Future sales, however, will depend on whether or not Musharraf manages to satisfy the initial reader's expectations fanned so astutely. For instance, Mark Laframboise of Politics and Prose, a prominent Washington bookstore, says, "It hasn't exactly been flying off the shelves." Even Laframboise is tickled by the spectacle of a head of state making a sales pitch from the White House. "But we're living in weird times. Anything is possible," he quipped.
Sales apart, critics sarcastically remark that the memoir is packed with such self-praise and fancy anecdotes that it should have been listed under the category of fiction. Musharraf says he wrote the book to clarify what he calls "myths and perceptions", but has, in the process, concocted his own share of myths. One of these has already blown in his face. He has retracted his claim that the CIA paid millions of dollars to Islamabad to take custody of terrorists nabbed in Pakistan, accepting that this section needs to be "revised".
About matters pertaining to India and Pakistan, he need not bother about denials. He says former PM Nawaz Sharif was aware of the Pakistani army's operation in Kargil. This assertion is enough to prompt Marvin Weinbaum, a former analyst in the Bureau of Intelligence and Research at the State Department, to tell Outlook, "The general is trying to turn Kargil—this wart on his record—into a beauty mark."

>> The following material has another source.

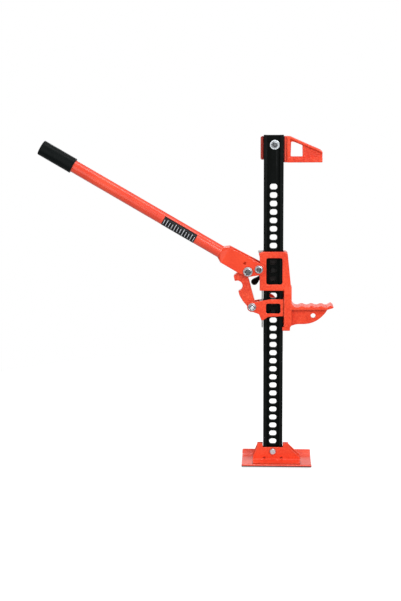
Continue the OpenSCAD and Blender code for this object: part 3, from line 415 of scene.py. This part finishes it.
LINK_RED = powder_coat("link_red_coat", **CAST, mottle=0.9, Coat_Roughness=0.3)
CLAMP_RED = powder_coat("clamp_red_coat", **CAST, mottle=0.55, shade=4,
                        shade_box=CLAMP_WRAP, Coat_Roughness=0.16)
RUNNER_RED = powder_coat("runner_red_coat", **CAST, mottle=0.55,
                         slideway=SLIDEWAY, Coat_Roughness=0.16)
SHEET_RED = powder_coat("sheet_red_coat", **SHEET, Coat_Roughness=0.08)
YOKE_RED = powder_coat("yoke_red_coat", **SHEET, shade_box=YOKE_ROOT, Coat_Roughness=0.12)
EAR_RED = powder_coat("bracket_red_coat", **PRESSED, strength=0.4, mottle=0.45,
                      shade_box=EAR_GAP, Coat_Roughness=0.12)
FOOT_RED = powder_coat("foot_red_coat", **PRESSED, strength=0.5, mottle=0.5,
                       coat=1.0, shade_box=FOOT_HEM, Coat_Roughness=0.20)
TUBE_RED = powder_coat("tube_red_coat", grain=300, depth=0.1, strength=0.1,
                       mottle=0.12, coat=0.8, fine=0.02, Coat_Roughness=0.24)
BLACK_PAINT = bar_black("satin_black_paint")
ZINC = zinc_plate("zinc_plate")
BOLT_ZINC = zinc_plate("bolt_zinc", pale=0.30, dark=0.12, rough=0.22)
HEAD_ZINC = zinc_plate("head_zinc", pale=0.98, dark=0.80, rough=0.34)
STRIP_STEEL = drawn_steel("strip_steel", stretch=(1, 1, 0.05))
PIN_STEEL = drawn_steel("pin_steel", stretch=(1, 0.08, 1), pale=0.030, dark=0.015,
                        rough=0.34)
SPRING_STEEL = drawn_steel("spring_steel", stretch=(1, 1, 1), pale=0.22, dark=0.11,
                           rough=0.30)
RUBBER = grip_rubber("grip_rubber")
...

All the same, Musharraf reveals that Pakistani field commanders backed the 'freedom fighters' in Kargil. Reliable Indian sources here say his confession is extremely worrying as there is no precedent of a joint operation between terrorist groups and a country's army. This confession doesn't surprise Sumit Ganguly, a professor at Indiana University. He told Outlook, "The Northern Light Infantry (the non-regular force which occupied heights in Kargil) couldn't have climbed to these heights, sustained themselves there, and have adequate firepower without the logistical support of the Pakistani army." Musharraf's contention that Kargil helped initiate the peace initiative astounds Weinbaum. "The very fact that there was a border crisis in 2001-02 belies the idea that Kargil laid the groundwork for peace," he says.
Musharraf describes Sharif's decision on July 4 to opt for a ceasefire as a "sudden capitulation" that still "remains a mystery". It was at a meeting between President Bill Clinton and Sharif that the ceasefire was decided upon. Then assistant secretary of state Karl Inderfurth told Outlook, "When Sharif contacted Clinton and said that he needed to come to Washington to see him, Clinton said, 'I can meet with you on July 4, but you know what I will ask you to do—bring the Pakistani forces back across the Line of Control'. Clinton told Sharif that if he didn't agree to do this there was no point meeting." In other words, Sharif decided on the ceasefire before he flew over to Washington—and must have taken his general's consent.
Bruce Riedel, former senior director of the National Security Council, took notes during Clinton's one-on-one meeting with Sharif. In his account of the crisis, Riedel said there had been some intelligence reporting, as late as July 3, 1999, about the "disturbing evidence that the Pakistanis were preparing their nuclear arsenals for possible deployment". But Musharraf labels as preposterous the claims that India and Pakistan were on the brink of a nuclear war.
Musharraf presents in his memoir an "out of the box" solution to the Kashmir crisis. Indian sources here say his four-step proposal (seeexcerpts) is akin to seeking revenge for 1971's humiliating surrender. His criticism of A.B. Vajpayee and Manmohan Singh prompts an Indian source to remark sardonically, "For Musharraf, it is always the other person who is out of step." As for his claim that India's uranium enrichment programme could flow from a copy of the Pakistani centrifuge design, the Indian source described it as a "commando's tactic of deception".